7.  ### Assessment: Information Retrieval (IR) Evaluation

    -   **Precision-Recall Curve Generation:**
        -   The `PRcurve` module generates Precision-Recall curves to
            evaluate the performance of the Information Retrieval (IR)
            system.
    -   **PRcurve Function:**
        -   Takes parameters including total_docs, relevant_docs_id, and
            top_10 to calculate precision and recall at each rank in the
            top 10. Interpolation is applied, and the resulting curve is
            plotted using Matplotlib.
    -   **Workflow:**
        1.  **Relevance Annotation:**
            -   Determines the relevance of each document in the top 10
                based on provided relevant document IDs.
        2.  **Precision and Recall Calculation:**
            -   Calculates precision and recall at each rank, providing
                insights into system performance.
        3.  **Interpolation:**
            -   Interpolates precision values at 11 recall levels,
                producing a smooth Precision-Recall curve.
        4.  **Curve Plotting:**
            -   Plots the Precision-Recall curve for visualization.
    -   **Result Interpretation:**
        -   Precision and recall values breakdown the performance at
            each rank in the top 10.
        -   Interpolated precision values offer a comprehensive view of
            the system's behavior across different recall levels, aiding
            in evaluation and comparison of retrieval strategies.

8.  ### User Interface (UI) Component

    The UI component of the Anime/Manga Recommendation System employs
    Flask, HTML, CSS, and JavaScript for an interactive user experience.
    Key elements include a spell checker, Flask routes for processing
    user input and feedback, HTML templates, and JavaScript for user
    interactions.

    1.  **Components**

        1.  **Spell Checker :**

            -   The `correct_spelling` function corrects misspelled
                words using the `enchant` library.

        2.  **Flask Routes :**

            -   `/`: Renders the main HTML page.
            -   `/process_user_input`: Processes user queries and
                recommendations.
            -   `/process_feedback_input`: Handles user feedback.

        3.  **HTML Templates :**

            -   The main template (`index.html`) defines the UI
                structure, including forms, loading indicators, and
                result containers.

        4.  **JavaScript Interaction:**

            -   JavaScript functions handle user interactions like user
                type selection, entering IDs, and form submissions.
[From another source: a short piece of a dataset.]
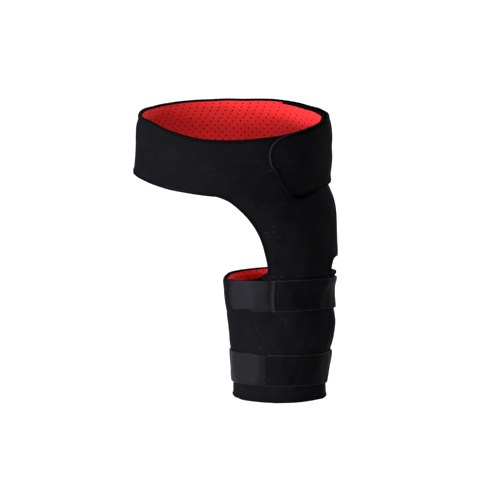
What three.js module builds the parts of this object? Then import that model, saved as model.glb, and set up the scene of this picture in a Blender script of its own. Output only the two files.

    2.  **User Interaction Workflow**

        1.  **User Type Selection:**

            -   Users choose existing or guest status.
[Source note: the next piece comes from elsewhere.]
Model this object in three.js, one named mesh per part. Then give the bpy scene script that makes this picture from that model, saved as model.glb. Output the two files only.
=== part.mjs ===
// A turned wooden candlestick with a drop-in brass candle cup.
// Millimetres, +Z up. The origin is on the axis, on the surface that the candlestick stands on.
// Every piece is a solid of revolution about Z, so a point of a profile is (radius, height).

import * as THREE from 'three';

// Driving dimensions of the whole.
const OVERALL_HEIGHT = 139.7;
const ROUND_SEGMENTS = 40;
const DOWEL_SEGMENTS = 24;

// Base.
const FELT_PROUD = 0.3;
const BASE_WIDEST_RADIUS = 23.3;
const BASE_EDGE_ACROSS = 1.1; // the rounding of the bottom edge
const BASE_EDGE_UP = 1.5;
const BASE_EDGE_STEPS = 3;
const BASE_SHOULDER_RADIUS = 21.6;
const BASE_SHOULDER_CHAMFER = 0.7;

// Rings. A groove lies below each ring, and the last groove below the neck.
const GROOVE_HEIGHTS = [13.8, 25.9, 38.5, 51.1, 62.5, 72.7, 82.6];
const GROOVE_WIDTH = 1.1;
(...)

        2.  **User ID and Options:**

            -   For existing users, ID entry and dynamic options for
                query or recommendations are provided.

        3.  **Query and Page Input:**

            -   Users enter queries or page numbers.

        4.  **Search Execution:**

            -   Clicking search triggers Flask to process input and
                display results.

        5.  **Feedback Submission:**

            -   Users can submit feedback, updating the system dataset.

    3.  **Loading and Feedback**

        -   Loading indicators signal ongoing processes.
        -   Feedback prompts are presented after search results for user
            contribution.

## Features

1.  **Data collection for comprehensive content coverage.**

2.  **Preprocessing for data optimization**

3.  **Indexing for efficient data retrieval.**

4.  **Document search and ranking.**

    -   **Search based on user query.**
    -   **Recommendation based on user's previous watch or read
        history.**

5.  **Spell correction for user queries.**

6.  **User feedback handling.**

7.  **Assessment Evaluation with PR Curve.**

8.  **Web-based interface using Flask.**

## Contributing

We welcome contributions from the community! If you'd like to contribute
to this project, here's how:

### To contribute, follow these steps:

1.  Fork the repository.
2.  Create a new branch (`git checkout -b feature/your-feature-name`).
3.  Commit your changes (`git commit -m 'Add some feature'`).
4.  Push to the branch (`git push origin feature/your-feature-name`).
5.  Open a Pull Request.

## License

This project is licensed under the [MIT License](LICENSE).

## Note

-   Make sure to have the necessary CSV files ('main dataset\\main.csv'
    and 'main dataset\\user_profiles.csv') in the specified directory
    for data retrieval.

This README provides an overview of the Anime Recommendation System. For
more details on the code and functionality, please refer to the code
comments and documentation within the script.